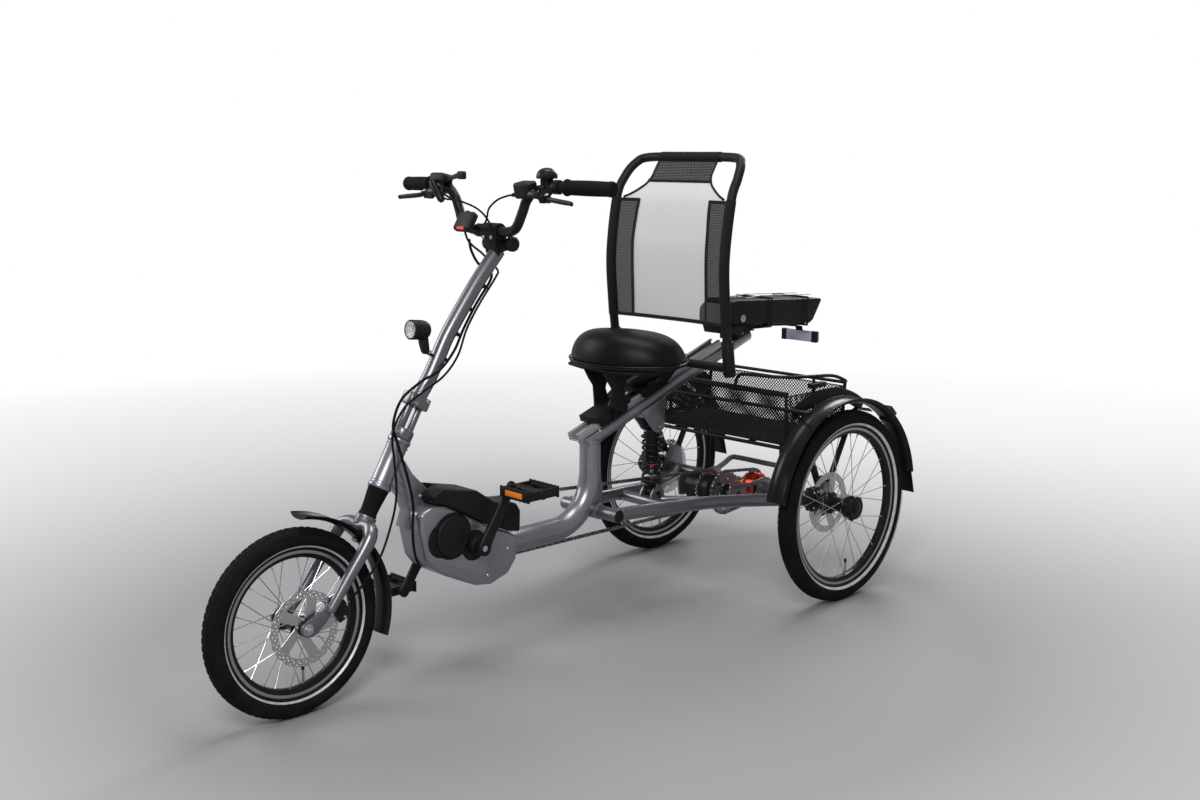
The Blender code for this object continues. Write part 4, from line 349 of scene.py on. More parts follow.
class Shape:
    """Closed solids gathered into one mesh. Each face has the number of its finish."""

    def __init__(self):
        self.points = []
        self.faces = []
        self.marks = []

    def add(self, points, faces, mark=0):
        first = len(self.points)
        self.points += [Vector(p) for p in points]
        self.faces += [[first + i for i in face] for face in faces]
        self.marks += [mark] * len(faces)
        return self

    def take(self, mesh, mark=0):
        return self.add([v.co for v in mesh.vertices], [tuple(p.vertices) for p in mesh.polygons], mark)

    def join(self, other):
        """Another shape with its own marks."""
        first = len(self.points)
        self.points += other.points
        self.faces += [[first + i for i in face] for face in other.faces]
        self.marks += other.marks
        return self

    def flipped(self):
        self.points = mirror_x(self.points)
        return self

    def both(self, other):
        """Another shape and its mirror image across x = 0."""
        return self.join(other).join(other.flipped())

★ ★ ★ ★

[Task description]
The lines above should be duplicated exactly.

[Written solution]
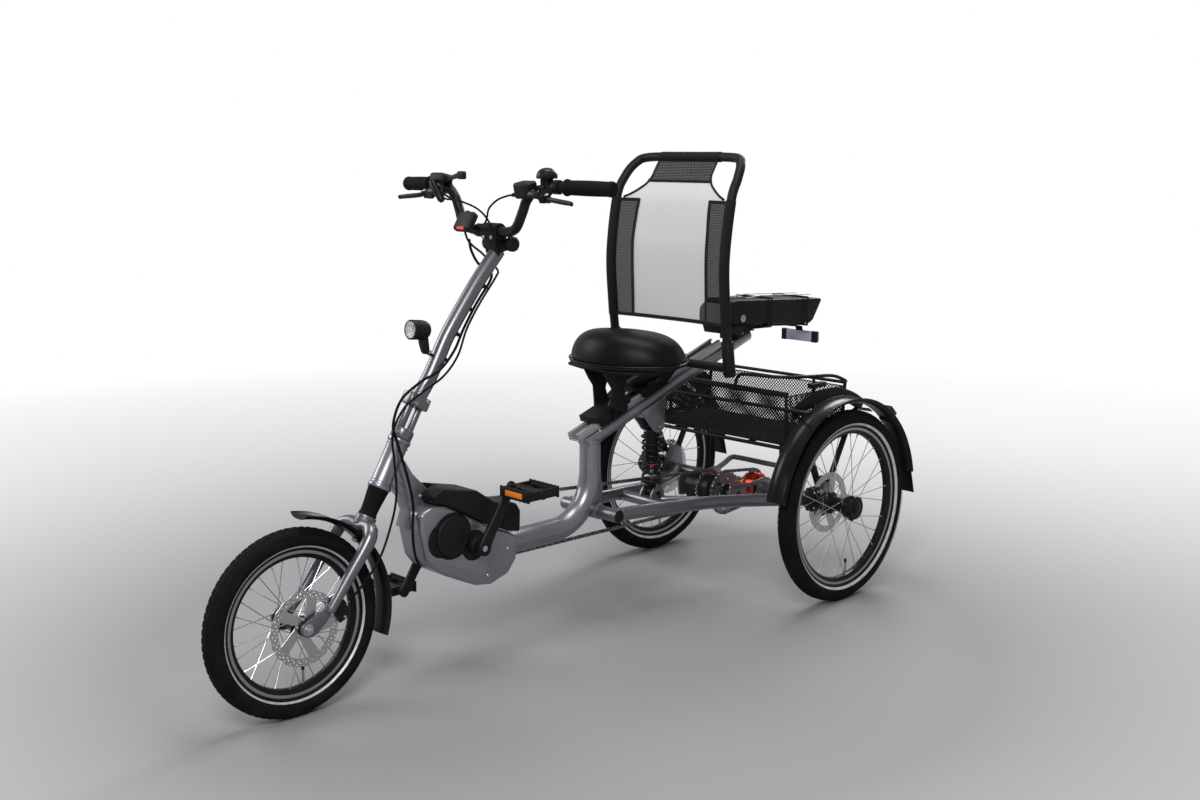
The Blender code for this object continues. Write part 4, from line 349 of scene.py on. More parts follow.
class Shape:
    """Closed solids gathered into one mesh. Each face has the number of its finish."""

    def __init__(self):
        self.points = []
        self.faces = []
        self.marks = []

    def add(self, points, faces, mark=0):
        first = len(self.points)
        self.points += [Vector(p) for p in points]
        self.faces += [[first + i for i in face] for face in faces]
        self.marks += [mark] * len(faces)
        return self

    def take(self, mesh, mark=0):
        return self.add([v.co for v in mesh.vertices], [tuple(p.vertices) for p in mesh.polygons], mark)

    def join(self, other):
        """Another shape with its own marks."""
        first = len(self.points)
        self.points += other.points
        self.faces += [[first + i for i in face] for face in other.faces]
        self.marks += other.marks
        return self

    def flipped(self):
        self.points = mirror_x(self.points)
        return self

    def both(self, other):
        """Another shape and its mirror image across x = 0."""
        return self.join(other).join(other.flipped())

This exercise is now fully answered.